# START OF DATA SUPPLIED

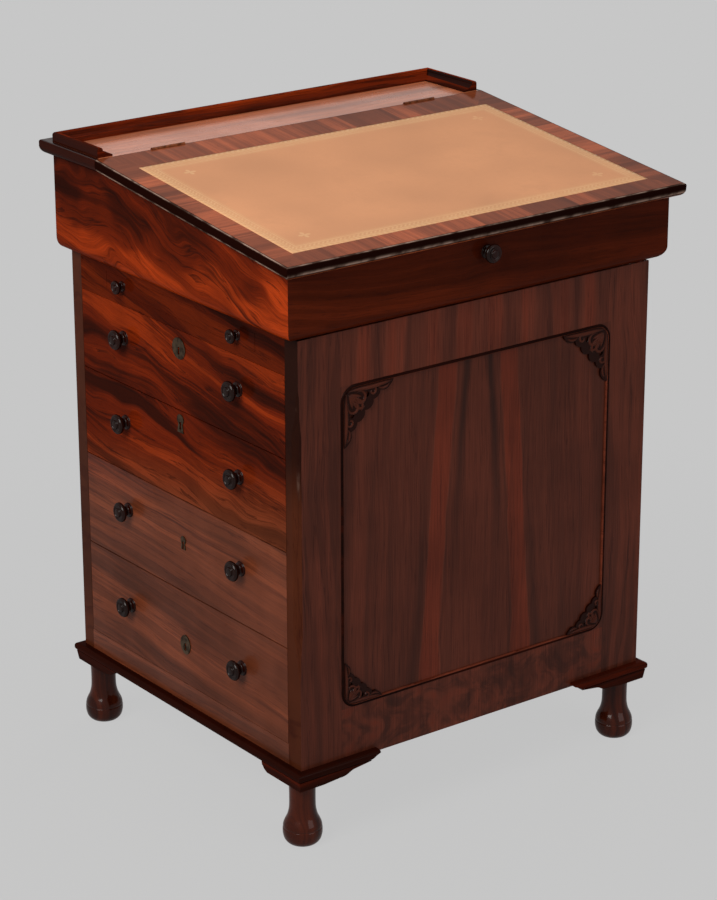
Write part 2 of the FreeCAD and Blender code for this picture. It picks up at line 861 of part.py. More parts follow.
def corner_frets():
    """Four frets, the upper pair with longer legs."""
    low = corner_fret("LowFret", s.low_fret_leg)
    high_source = corner_fret("HighFretSource", s.high_fret_leg)
    high = mirrored("HighFret", high_source, (0, 0, 1), z=(z_field_low + z_field_high) / 2)
    images = [mirrored(part.Name + "Right", part, ACROSS_X) for part in (low, high)]
    return group("Frets", [low, high] + images)


node("front_panel", front_panel())
node("panel_bead", panel_bead())
node("corner_frets", corner_frets())

# ---------------------------------------------------------------- carcase boards

stile_x = (-x_side, x_facing)


def chamfer_tool(name):
    """Wedge for the stopped chamfer, drawn out to nothing at both ends through a lamb's-tongue."""
    low = z_carcase + s.chamfer_low_margin
    high = z_pedestal - s.chamfer_high_margin
    tongue = ((0, 0.02), (0.2, 0.34), (0.55, 0.42), (1, 1.0))
    stations = [(low + s.chamfer_stop * run, share) for run, share in tongue]
    stations += [(high - s.chamfer_stop * run, share) for run, share in reversed(tongue)]
    x_past = -x_side - s.tool_margin
    y_past = y_front - s.tool_margin
    sections = []
    for height, share in stations:
        outline = [
            (x_past, y_past),
            (-x_side + s.chamfer_front * share, y_past),
            (-x_side + s.chamfer_front * share, y_front),
            (-x_side, y_front + s.chamfer_side * share),
            (x_past, y_front + s.chamfer_side * share),
        ]
        sections.append((height, outline))
    return Piece(name).loft(sections).body


def left_front_stile():
    """Corner stile with the stopped chamfer."""
    stile = block("StilePost", stile_x, (y_front, y_opening_front), (z_carcase, z_pedestal))
    return cut("FrontStile", stile, [chamfer_tool("Chamfer")])


def left_rails():
    """Rail below the drawers, and the rails and end blocks that frame the mouth of the writing slide."""
    span = (y_opening_front, y_opening_back)
    mouth = (z_slide, z_top_board)
    parts = [
        block("BottomRail", stile_x, span, (z_carcase, z_drawer_4)),
        block("TopRail", stile_x, span, (z_top_rail, z_slide)),
        block("MouthRail", stile_x, span, (z_top_board, z_pedestal)),
        block("MouthFront", stile_x, (y_opening_front, y_slide_front), mouth),
        block("MouthBack", stile_x, (y_slide_back, y_opening_back), mouth),
    ]
    return group("Rails", parts)


def right_frame():
    """Frame round the false drawer fronts: two stiles and two rails."""
    right_x = (-x_facing, x_side)
    rail_x = (x_false, x_side)
    span = (y_opening_front, y_opening_back)
    parts = [
        block("RightFrontStile", right_x, (y_front, y_opening_front), (z_carcase, z_pedestal)),
        block("RightBackStile", right_x, (y_opening_back, y_back), (z_carcase, z_pedestal)),
        block("RightBottomRail", rail_x, span, (z_carcase, z_drawer_4)),
        block("RightTopRail", rail_x, span, (z_top_rail, z_pedestal)),
    ]
    return group("RightFrame", parts)


board_levels = {
    "Board4": z_drawer_4,
    "Board3": z_drawer_3,
    "Board2": z_drawer_2,
    "Board1": z_drawer_1,
}


def dust_boards():
    """A board under each drawer, centred on the joint line that the fronts hide, and the slide's bed."""
    x = (x_facing, x_inside_right)
    y = (y_inside_front, y_inside_back)
    parts = [block(name, x, y, (level - s.dust_board / 2, level + s.dust_board / 2))
             for name, level in board_levels.items()]
    parts.append(block("SlideBed", x, y, (z_slide - s.dust_board, z_slide)))
    return group("DustBoards", parts)


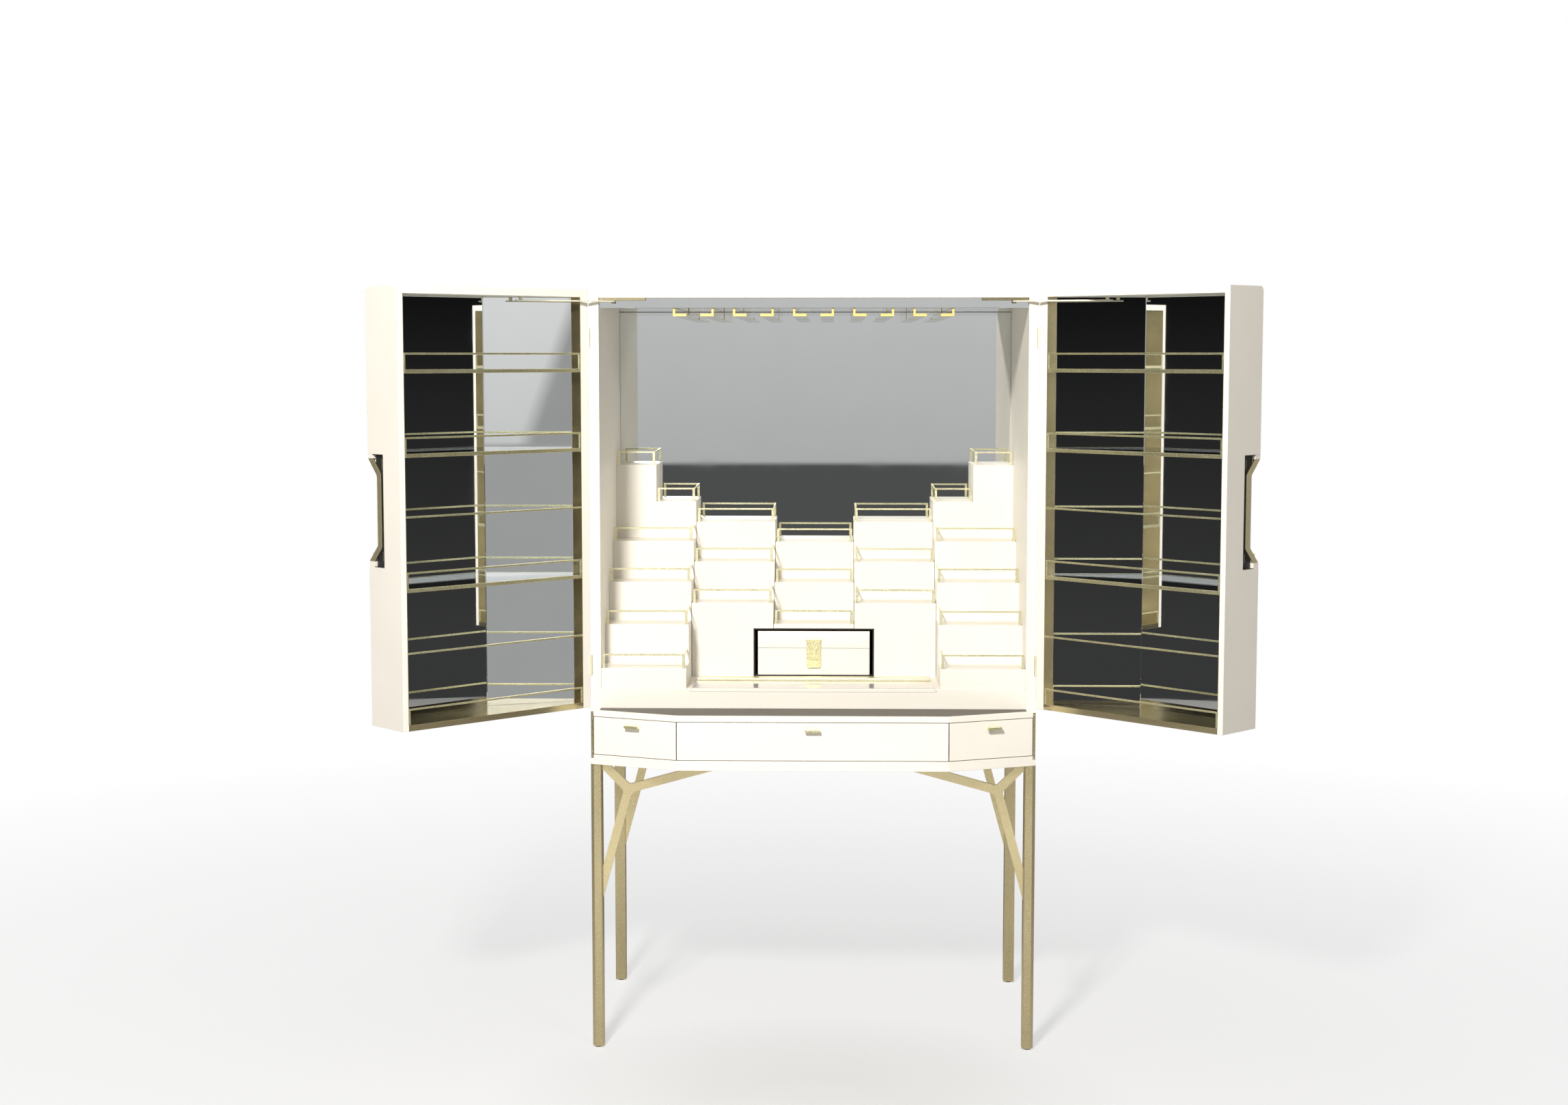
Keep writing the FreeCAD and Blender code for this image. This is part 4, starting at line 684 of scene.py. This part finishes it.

# END OF DATA SUPPLIED

• GIVEN PROBLEM:
Restate every entry word for word.

• EXPECTED ANSWER:
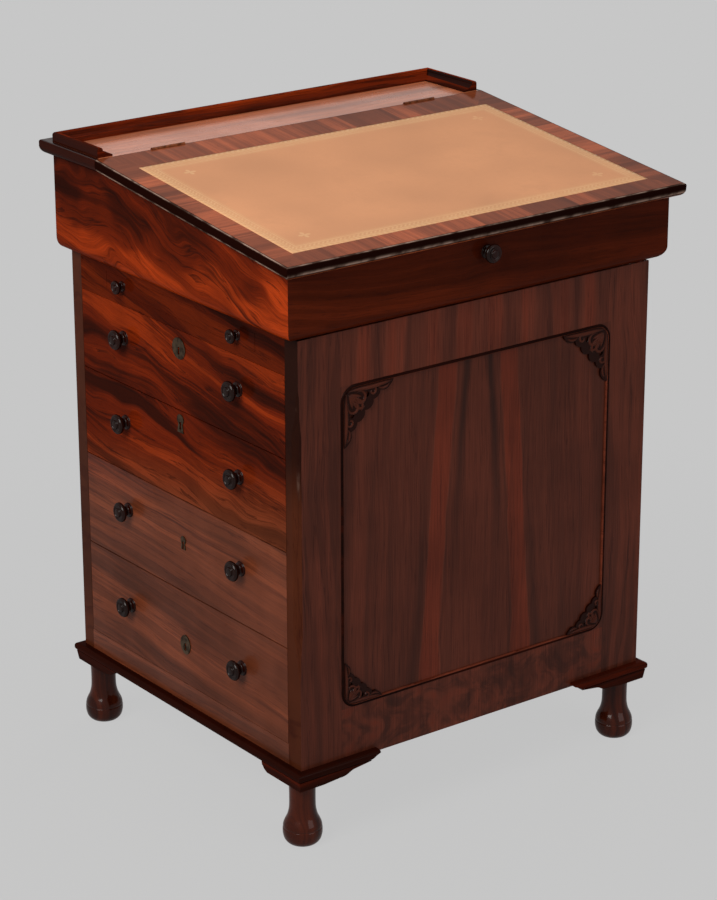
Write part 2 of the FreeCAD and Blender code for this picture. It picks up at line 861 of part.py. More parts follow.
def corner_frets():
    """Four frets, the upper pair with longer legs."""
    low = corner_fret("LowFret", s.low_fret_leg)
    high_source = corner_fret("HighFretSource", s.high_fret_leg)
    high = mirrored("HighFret", high_source, (0, 0, 1), z=(z_field_low + z_field_high) / 2)
    images = [mirrored(part.Name + "Right", part, ACROSS_X) for part in (low, high)]
    return group("Frets", [low, high] + images)


node("front_panel", front_panel())
node("panel_bead", panel_bead())
node("corner_frets", corner_frets())

# ---------------------------------------------------------------- carcase boards

stile_x = (-x_side, x_facing)


def chamfer_tool(name):
    """Wedge for the stopped chamfer, drawn out to nothing at both ends through a lamb's-tongue."""
    low = z_carcase + s.chamfer_low_margin
    high = z_pedestal - s.chamfer_high_margin
    tongue = ((0, 0.02), (0.2, 0.34), (0.55, 0.42), (1, 1.0))
    stations = [(low + s.chamfer_stop * run, share) for run, share in tongue]
    stations += [(high - s.chamfer_stop * run, share) for run, share in reversed(tongue)]
    x_past = -x_side - s.tool_margin
    y_past = y_front - s.tool_margin
    sections = []
    for height, share in stations:
        outline = [
            (x_past, y_past),
            (-x_side + s.chamfer_front * share, y_past),
            (-x_side + s.chamfer_front * share, y_front),
            (-x_side, y_front + s.chamfer_side * share),
            (x_past, y_front + s.chamfer_side * share),
        ]
        sections.append((height, outline))
    return Piece(name).loft(sections).body


def left_front_stile():
    """Corner stile with the stopped chamfer."""
    stile = block("StilePost", stile_x, (y_front, y_opening_front), (z_carcase, z_pedestal))
    return cut("FrontStile", stile, [chamfer_tool("Chamfer")])


def left_rails():
    """Rail below the drawers, and the rails and end blocks that frame the mouth of the writing slide."""
    span = (y_opening_front, y_opening_back)
    mouth = (z_slide, z_top_board)
    parts = [
        block("BottomRail", stile_x, span, (z_carcase, z_drawer_4)),
        block("TopRail", stile_x, span, (z_top_rail, z_slide)),
        block("MouthRail", stile_x, span, (z_top_board, z_pedestal)),
        block("MouthFront", stile_x, (y_opening_front, y_slide_front), mouth),
        block("MouthBack", stile_x, (y_slide_back, y_opening_back), mouth),
    ]
    return group("Rails", parts)


def right_frame():
    """Frame round the false drawer fronts: two stiles and two rails."""
    right_x = (-x_facing, x_side)
    rail_x = (x_false, x_side)
    span = (y_opening_front, y_opening_back)
    parts = [
        block("RightFrontStile", right_x, (y_front, y_opening_front), (z_carcase, z_pedestal)),
        block("RightBackStile", right_x, (y_opening_back, y_back), (z_carcase, z_pedestal)),
        block("RightBottomRail", rail_x, span, (z_carcase, z_drawer_4)),
        block("RightTopRail", rail_x, span, (z_top_rail, z_pedestal)),
    ]
    return group("RightFrame", parts)


board_levels = {
    "Board4": z_drawer_4,
    "Board3": z_drawer_3,
    "Board2": z_drawer_2,
    "Board1": z_drawer_1,
}


def dust_boards():
    """A board under each drawer, centred on the joint line that the fronts hide, and the slide's bed."""
    x = (x_facing, x_inside_right)
    y = (y_inside_front, y_inside_back)
    parts = [block(name, x, y, (level - s.dust_board / 2, level + s.dust_board / 2))
             for name, level in board_levels.items()]
    parts.append(block("SlideBed", x, y, (z_slide - s.dust_board, z_slide)))
    return group("DustBoards", parts)


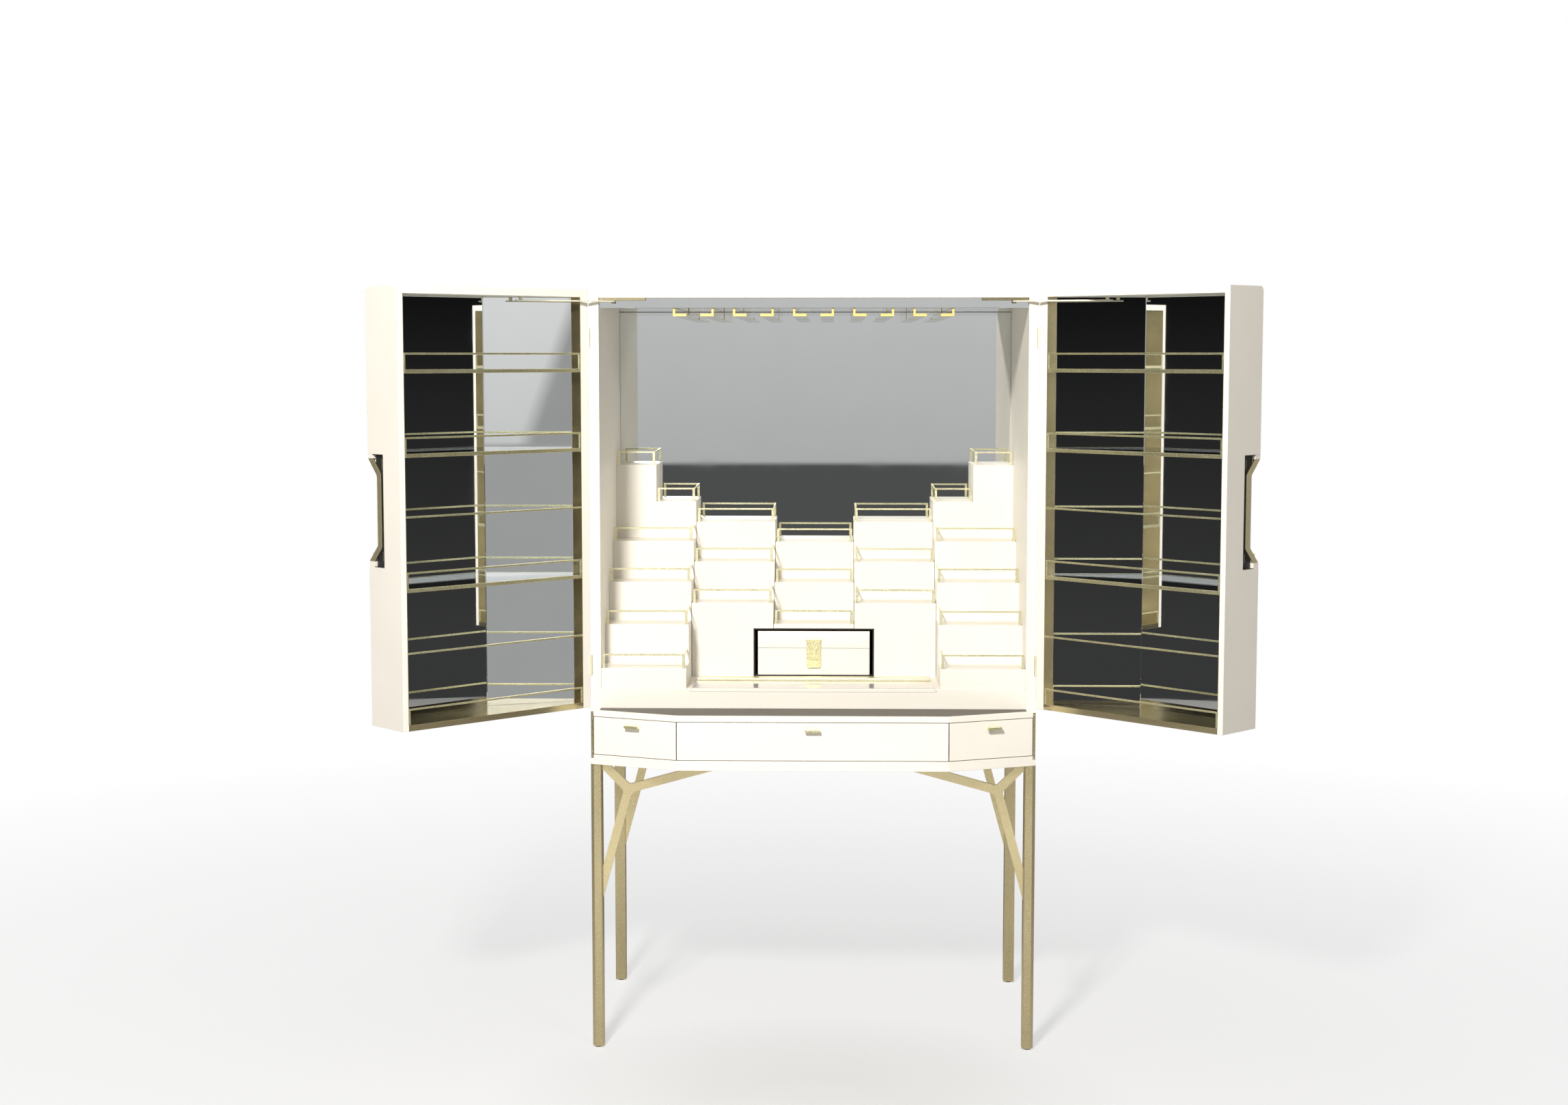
Keep writing the FreeCAD and Blender code for this image. This is part 4, starting at line 684 of scene.py. This part finishes it.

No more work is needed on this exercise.